Thanks, Krystal! It looked better than that when I left the doctor, but it has gotten a little darker looking for lack of a better word as the day has gone on. Yes, they warned me would be "loopy." The only reason I gave it to her this evening is that she doesn't seem to be holding the eye open as well as she was when we left the vet, and I don't want her to be uncomfortable while I hold her pain meds. The vet just said this can happen. It may never happen to someone, and it may never happen again to her. He said that often times these things happen, and you don't even know it, but that her body just reacted to really fight it.


----------



## nabi

Oh Tina I am just seeing this tonight..I am so sorry poor little Lulu had to go thru this..that looks so sore...I don't blame you, I would have went to the ER vet too...glad your own vet was able to treat her , we always feel better when we know and trust the caregiver...please give her a gentle hug and kiss from us...


----------



## Chiluv04

So very glad to hear Lulu is getting better.


Sent from Petguide.com Free App


----------



## Zorana1125

Oh Tina! It looks much better now! I'm sure you are so relieved!! Lulu, you still look beautiful even w a little pink around your eye munchkin!! 

Sent from Petguide.com Free App


----------



## lulu'smom

She looks much better this morning!! I'm sure it's 3 doses of antibiotic in her and whatever the vet did yesterday. I started not to give her the Tramadol last night because I really didn't think she was hurting, but when I looked at her she wasn't opening her eye as good. Decided to be on the safe side and keep her comfortable. I'm so glad I did. She had a great night! On the mend!!! Thanks so much for your sweet words.


----------



## Zorana1125

lulu'smom said:


> She looks much better this morning!! I'm sure it's 3 doses of antibiotic in her and whatever the vet did yesterday. I started not to give her the Tramadol last night because I really didn't think she was hurting, but when I looked at her she wasn't opening her eye as good. Decided to be on the safe side and keep her comfortable. I'm so glad I did. She had a great night! On the mend!!! Thanks so much for your sweet words.

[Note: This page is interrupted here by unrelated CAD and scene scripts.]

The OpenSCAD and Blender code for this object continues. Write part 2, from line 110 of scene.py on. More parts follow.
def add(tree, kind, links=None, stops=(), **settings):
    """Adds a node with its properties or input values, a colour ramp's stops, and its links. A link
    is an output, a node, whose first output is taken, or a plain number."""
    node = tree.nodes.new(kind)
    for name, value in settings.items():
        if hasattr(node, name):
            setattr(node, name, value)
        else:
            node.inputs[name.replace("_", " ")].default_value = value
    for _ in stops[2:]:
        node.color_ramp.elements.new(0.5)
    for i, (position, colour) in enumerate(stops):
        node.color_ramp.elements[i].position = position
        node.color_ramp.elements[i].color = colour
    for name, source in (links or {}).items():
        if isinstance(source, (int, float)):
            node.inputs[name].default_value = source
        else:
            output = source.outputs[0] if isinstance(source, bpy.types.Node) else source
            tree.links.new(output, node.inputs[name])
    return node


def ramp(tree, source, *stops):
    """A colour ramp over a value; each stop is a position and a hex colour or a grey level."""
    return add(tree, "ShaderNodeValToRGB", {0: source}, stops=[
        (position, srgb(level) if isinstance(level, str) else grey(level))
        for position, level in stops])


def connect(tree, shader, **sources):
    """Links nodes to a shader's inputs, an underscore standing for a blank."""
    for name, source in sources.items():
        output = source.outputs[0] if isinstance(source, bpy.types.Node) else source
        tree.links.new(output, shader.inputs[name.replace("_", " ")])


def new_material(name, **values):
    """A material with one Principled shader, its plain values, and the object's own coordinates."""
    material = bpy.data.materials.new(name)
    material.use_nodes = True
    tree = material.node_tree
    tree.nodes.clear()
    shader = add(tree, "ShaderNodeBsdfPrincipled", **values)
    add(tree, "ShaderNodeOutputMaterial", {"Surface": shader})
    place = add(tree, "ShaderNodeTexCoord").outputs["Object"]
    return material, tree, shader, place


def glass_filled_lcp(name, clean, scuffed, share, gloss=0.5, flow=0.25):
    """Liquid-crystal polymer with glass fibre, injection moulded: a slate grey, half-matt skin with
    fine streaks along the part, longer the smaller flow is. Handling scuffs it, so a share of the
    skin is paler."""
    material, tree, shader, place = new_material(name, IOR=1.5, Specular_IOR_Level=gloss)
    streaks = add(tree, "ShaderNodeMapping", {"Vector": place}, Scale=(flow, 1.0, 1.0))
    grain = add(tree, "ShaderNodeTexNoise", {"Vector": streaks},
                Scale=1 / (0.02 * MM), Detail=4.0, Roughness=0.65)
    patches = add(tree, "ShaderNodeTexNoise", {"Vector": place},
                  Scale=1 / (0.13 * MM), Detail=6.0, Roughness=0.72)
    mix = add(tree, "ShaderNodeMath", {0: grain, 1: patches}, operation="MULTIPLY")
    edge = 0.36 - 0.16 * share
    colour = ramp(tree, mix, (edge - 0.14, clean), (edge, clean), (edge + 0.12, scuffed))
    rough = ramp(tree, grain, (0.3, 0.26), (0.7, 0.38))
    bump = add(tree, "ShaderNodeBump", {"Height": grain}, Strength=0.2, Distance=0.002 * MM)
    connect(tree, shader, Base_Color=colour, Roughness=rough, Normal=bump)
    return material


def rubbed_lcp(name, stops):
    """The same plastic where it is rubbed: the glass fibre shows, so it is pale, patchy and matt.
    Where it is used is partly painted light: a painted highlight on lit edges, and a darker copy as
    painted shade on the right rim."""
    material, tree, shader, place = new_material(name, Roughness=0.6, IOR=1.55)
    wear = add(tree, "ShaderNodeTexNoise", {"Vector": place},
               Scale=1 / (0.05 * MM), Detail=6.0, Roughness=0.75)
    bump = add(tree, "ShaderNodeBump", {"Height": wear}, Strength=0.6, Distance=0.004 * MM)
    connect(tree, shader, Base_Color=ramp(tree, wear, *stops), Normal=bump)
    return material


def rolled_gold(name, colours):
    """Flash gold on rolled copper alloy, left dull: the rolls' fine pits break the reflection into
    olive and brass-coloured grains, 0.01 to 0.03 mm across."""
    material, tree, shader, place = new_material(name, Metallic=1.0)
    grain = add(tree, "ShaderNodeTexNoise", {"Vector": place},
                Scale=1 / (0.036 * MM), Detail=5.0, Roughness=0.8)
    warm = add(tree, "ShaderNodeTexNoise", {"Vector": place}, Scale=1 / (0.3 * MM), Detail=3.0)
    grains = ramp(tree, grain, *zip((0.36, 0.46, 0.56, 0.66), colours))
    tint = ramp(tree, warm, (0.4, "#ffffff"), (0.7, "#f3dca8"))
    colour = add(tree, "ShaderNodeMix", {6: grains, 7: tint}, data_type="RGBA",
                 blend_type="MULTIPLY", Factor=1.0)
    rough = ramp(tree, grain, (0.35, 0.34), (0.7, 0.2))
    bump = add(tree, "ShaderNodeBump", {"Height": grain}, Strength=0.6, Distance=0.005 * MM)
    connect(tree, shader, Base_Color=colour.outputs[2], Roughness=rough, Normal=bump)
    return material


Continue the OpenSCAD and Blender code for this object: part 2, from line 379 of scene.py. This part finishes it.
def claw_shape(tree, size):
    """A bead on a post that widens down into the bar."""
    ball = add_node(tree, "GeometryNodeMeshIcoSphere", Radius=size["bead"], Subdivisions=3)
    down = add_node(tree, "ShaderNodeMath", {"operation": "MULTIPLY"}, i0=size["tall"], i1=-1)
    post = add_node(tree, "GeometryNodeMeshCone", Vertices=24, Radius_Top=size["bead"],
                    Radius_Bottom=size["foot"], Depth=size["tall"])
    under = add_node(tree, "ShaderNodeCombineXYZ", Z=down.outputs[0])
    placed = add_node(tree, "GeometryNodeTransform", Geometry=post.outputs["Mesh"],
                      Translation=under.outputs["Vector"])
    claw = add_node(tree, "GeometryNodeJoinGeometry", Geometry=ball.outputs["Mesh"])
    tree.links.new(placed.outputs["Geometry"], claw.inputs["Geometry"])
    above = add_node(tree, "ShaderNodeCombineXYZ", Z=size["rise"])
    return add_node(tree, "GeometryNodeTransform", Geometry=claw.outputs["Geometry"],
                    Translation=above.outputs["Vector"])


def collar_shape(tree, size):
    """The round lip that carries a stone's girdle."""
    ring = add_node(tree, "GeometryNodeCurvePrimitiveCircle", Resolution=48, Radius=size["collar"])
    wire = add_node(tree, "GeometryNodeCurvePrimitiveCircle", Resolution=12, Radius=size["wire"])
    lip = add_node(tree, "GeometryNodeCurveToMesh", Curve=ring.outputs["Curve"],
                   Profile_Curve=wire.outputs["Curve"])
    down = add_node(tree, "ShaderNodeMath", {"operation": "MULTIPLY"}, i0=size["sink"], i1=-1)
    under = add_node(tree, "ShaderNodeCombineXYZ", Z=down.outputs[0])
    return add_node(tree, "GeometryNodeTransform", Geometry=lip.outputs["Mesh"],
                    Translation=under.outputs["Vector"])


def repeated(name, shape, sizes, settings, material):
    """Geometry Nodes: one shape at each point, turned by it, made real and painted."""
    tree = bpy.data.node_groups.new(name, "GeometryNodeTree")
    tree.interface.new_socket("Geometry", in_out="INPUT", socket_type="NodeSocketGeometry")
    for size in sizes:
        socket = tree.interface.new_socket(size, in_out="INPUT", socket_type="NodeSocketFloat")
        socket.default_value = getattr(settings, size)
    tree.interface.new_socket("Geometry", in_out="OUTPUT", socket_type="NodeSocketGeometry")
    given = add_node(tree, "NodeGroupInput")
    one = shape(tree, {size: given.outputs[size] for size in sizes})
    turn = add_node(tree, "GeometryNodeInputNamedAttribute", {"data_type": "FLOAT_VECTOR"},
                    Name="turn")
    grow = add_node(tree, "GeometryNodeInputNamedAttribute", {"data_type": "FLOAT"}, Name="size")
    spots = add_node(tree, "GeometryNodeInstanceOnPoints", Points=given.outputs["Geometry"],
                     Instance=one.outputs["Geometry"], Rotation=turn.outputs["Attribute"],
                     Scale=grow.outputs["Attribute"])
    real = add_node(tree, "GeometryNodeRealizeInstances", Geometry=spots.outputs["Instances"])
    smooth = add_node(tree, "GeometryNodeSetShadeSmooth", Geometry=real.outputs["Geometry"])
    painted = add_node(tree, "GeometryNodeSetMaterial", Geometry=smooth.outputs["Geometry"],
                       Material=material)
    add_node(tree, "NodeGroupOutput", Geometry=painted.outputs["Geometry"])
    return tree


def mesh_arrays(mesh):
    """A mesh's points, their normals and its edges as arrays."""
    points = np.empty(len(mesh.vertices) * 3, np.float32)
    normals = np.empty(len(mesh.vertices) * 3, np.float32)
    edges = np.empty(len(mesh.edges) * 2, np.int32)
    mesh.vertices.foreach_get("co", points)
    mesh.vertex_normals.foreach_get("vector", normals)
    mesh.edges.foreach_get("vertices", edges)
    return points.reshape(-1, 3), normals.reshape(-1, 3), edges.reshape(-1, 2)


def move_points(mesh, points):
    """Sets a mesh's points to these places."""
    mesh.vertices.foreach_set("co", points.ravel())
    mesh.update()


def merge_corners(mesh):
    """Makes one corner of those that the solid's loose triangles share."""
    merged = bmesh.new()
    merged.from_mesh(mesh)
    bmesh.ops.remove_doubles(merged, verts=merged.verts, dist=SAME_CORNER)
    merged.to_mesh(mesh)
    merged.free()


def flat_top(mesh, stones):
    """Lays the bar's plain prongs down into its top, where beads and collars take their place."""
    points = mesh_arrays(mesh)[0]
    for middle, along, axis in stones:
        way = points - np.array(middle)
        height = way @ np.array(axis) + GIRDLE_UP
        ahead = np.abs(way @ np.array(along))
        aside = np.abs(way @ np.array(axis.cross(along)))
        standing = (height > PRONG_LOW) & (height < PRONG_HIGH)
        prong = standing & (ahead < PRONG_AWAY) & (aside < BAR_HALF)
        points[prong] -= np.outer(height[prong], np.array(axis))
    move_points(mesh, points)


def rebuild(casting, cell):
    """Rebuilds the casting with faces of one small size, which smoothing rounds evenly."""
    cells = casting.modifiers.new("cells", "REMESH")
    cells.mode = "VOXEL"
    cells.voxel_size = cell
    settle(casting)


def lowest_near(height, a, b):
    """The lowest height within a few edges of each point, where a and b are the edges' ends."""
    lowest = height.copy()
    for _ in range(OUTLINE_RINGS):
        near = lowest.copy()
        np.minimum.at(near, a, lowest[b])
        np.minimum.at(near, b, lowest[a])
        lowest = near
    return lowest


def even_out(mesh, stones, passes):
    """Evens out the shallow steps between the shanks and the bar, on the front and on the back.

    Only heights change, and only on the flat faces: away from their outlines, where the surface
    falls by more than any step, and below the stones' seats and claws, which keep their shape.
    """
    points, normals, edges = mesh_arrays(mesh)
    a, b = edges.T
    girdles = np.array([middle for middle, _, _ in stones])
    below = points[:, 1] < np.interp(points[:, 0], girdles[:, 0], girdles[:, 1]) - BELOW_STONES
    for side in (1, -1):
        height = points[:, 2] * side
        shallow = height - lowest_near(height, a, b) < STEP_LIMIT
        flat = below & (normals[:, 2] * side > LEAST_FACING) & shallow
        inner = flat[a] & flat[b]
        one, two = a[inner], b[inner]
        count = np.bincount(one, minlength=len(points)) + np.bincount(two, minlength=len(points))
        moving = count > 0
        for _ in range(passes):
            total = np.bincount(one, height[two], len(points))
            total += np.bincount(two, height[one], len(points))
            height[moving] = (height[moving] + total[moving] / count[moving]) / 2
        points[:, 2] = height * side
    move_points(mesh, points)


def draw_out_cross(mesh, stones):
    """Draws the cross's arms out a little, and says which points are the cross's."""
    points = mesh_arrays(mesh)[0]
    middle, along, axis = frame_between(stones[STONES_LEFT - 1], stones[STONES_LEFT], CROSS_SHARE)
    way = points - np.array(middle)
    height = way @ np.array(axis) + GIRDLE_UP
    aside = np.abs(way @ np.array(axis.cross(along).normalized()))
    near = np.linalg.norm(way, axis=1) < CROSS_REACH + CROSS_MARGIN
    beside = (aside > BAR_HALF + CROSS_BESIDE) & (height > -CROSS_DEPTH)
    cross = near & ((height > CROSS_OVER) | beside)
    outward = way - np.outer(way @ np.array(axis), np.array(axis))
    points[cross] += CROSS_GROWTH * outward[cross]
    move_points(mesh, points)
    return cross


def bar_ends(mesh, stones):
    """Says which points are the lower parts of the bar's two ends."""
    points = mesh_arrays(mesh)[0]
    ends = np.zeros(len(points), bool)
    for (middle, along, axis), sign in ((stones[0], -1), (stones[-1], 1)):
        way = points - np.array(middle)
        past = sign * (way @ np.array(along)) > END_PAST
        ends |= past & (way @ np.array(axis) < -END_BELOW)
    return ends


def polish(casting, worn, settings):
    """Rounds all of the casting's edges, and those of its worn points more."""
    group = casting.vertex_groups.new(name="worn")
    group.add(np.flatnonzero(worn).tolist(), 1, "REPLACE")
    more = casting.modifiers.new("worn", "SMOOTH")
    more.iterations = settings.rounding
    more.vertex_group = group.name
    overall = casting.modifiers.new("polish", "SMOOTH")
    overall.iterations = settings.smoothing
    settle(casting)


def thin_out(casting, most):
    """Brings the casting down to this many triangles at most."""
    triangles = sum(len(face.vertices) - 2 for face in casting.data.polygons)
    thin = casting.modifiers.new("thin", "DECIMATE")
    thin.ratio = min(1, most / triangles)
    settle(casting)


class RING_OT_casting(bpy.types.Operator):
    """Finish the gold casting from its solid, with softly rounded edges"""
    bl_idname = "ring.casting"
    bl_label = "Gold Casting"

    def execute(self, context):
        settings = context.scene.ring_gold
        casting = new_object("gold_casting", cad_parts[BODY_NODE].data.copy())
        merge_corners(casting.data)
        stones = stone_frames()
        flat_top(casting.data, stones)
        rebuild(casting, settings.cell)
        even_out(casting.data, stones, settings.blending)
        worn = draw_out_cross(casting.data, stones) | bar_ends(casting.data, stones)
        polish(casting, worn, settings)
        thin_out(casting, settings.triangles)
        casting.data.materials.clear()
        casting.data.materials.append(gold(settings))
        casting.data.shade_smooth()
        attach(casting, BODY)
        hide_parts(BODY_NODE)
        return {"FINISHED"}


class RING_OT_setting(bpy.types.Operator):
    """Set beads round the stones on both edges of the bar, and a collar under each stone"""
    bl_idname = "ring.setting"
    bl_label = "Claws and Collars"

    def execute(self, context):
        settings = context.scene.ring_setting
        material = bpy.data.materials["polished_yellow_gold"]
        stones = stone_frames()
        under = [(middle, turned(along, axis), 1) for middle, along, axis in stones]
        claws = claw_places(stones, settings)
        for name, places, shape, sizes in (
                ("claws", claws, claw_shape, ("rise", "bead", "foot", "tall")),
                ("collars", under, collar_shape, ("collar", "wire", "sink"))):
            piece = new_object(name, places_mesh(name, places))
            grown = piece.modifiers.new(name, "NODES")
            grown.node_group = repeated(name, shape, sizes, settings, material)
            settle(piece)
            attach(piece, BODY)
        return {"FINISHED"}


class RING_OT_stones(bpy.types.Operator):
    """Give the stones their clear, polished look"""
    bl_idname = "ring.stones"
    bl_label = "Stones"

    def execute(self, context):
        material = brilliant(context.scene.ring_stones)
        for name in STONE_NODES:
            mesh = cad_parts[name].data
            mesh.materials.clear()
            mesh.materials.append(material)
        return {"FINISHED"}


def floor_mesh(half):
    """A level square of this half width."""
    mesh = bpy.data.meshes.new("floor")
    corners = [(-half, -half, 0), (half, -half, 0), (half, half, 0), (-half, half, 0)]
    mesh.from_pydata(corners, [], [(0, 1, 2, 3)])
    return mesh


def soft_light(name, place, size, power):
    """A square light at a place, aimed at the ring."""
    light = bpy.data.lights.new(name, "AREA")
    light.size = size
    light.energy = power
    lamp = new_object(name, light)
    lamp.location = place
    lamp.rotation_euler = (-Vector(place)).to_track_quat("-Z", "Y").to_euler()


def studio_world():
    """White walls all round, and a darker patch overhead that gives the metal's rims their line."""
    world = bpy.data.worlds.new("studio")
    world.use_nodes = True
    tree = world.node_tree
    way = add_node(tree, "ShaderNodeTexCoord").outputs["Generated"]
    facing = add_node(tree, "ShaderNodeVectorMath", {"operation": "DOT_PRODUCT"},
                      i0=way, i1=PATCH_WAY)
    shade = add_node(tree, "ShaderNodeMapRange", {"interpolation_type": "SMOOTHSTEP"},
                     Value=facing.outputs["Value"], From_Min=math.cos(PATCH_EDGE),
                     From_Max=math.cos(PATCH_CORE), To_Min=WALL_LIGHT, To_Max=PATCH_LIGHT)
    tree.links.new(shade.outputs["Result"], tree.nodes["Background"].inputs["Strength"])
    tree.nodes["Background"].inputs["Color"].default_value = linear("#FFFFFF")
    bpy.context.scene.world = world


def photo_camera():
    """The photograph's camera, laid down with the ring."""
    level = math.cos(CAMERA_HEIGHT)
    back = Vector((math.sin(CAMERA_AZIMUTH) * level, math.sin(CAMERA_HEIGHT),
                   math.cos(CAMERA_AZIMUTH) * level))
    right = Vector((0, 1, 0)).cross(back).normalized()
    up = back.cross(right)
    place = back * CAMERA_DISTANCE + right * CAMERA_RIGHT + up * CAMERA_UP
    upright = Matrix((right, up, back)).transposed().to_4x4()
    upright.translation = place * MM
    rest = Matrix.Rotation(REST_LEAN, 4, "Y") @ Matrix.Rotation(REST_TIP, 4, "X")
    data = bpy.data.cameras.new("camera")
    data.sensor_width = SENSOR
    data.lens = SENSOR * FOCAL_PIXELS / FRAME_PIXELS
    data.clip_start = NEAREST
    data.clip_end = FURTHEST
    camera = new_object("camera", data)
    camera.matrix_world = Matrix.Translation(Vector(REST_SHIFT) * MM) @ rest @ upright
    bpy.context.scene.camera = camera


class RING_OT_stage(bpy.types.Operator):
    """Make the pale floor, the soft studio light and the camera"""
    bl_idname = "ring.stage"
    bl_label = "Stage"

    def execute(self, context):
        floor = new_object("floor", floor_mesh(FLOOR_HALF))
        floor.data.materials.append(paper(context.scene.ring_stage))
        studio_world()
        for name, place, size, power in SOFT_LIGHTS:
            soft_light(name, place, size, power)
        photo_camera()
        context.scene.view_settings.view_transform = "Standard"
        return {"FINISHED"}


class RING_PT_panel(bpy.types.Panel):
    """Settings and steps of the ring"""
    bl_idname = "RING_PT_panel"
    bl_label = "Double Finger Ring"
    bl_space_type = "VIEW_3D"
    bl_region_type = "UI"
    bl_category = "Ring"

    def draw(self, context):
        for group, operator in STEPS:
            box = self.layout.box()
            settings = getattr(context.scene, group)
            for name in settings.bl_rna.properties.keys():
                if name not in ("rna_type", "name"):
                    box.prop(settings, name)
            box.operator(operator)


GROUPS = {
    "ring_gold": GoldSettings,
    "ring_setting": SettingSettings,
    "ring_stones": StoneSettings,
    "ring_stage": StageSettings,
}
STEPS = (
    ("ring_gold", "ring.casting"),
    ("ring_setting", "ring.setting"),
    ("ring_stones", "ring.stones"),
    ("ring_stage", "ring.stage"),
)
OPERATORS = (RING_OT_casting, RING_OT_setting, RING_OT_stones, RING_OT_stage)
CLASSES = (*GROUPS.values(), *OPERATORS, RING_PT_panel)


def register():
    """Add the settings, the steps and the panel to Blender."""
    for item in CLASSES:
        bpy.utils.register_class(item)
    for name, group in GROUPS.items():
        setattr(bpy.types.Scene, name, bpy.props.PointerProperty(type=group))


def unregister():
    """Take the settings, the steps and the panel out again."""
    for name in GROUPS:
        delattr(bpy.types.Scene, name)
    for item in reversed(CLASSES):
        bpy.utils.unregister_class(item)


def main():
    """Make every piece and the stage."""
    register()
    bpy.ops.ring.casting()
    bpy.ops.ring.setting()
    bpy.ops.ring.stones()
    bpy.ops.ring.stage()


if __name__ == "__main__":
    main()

This is great news!! I would keep giving her tramadol too just for a little longer to help if she is having pain, better safe than sorry. Keep me posted a me let me know if I can help in any way. Keep up the great progress Lulu!!


Sent from Petguide.com Free App


----------



## nabi

Glad to hear she is responding to the meds...hugs to her.


----------



## lulu'smom

nabi said:


> Glad to hear she is responding to the meds...hugs to her.



Thanks so much for the hugs. Be sure & give hugs right back to Izzy!


Sent from Petguide.com Free App


----------



## Jayda

So glad to read that Lulu is doing better!


----------



## lulu'smom

Jayda said:


> So glad to read that Lulu is doing better!



Thanks, Lynda. It's all over now but her little spot over her eye to heal up. 


Sent from Petguide.com Free App


----------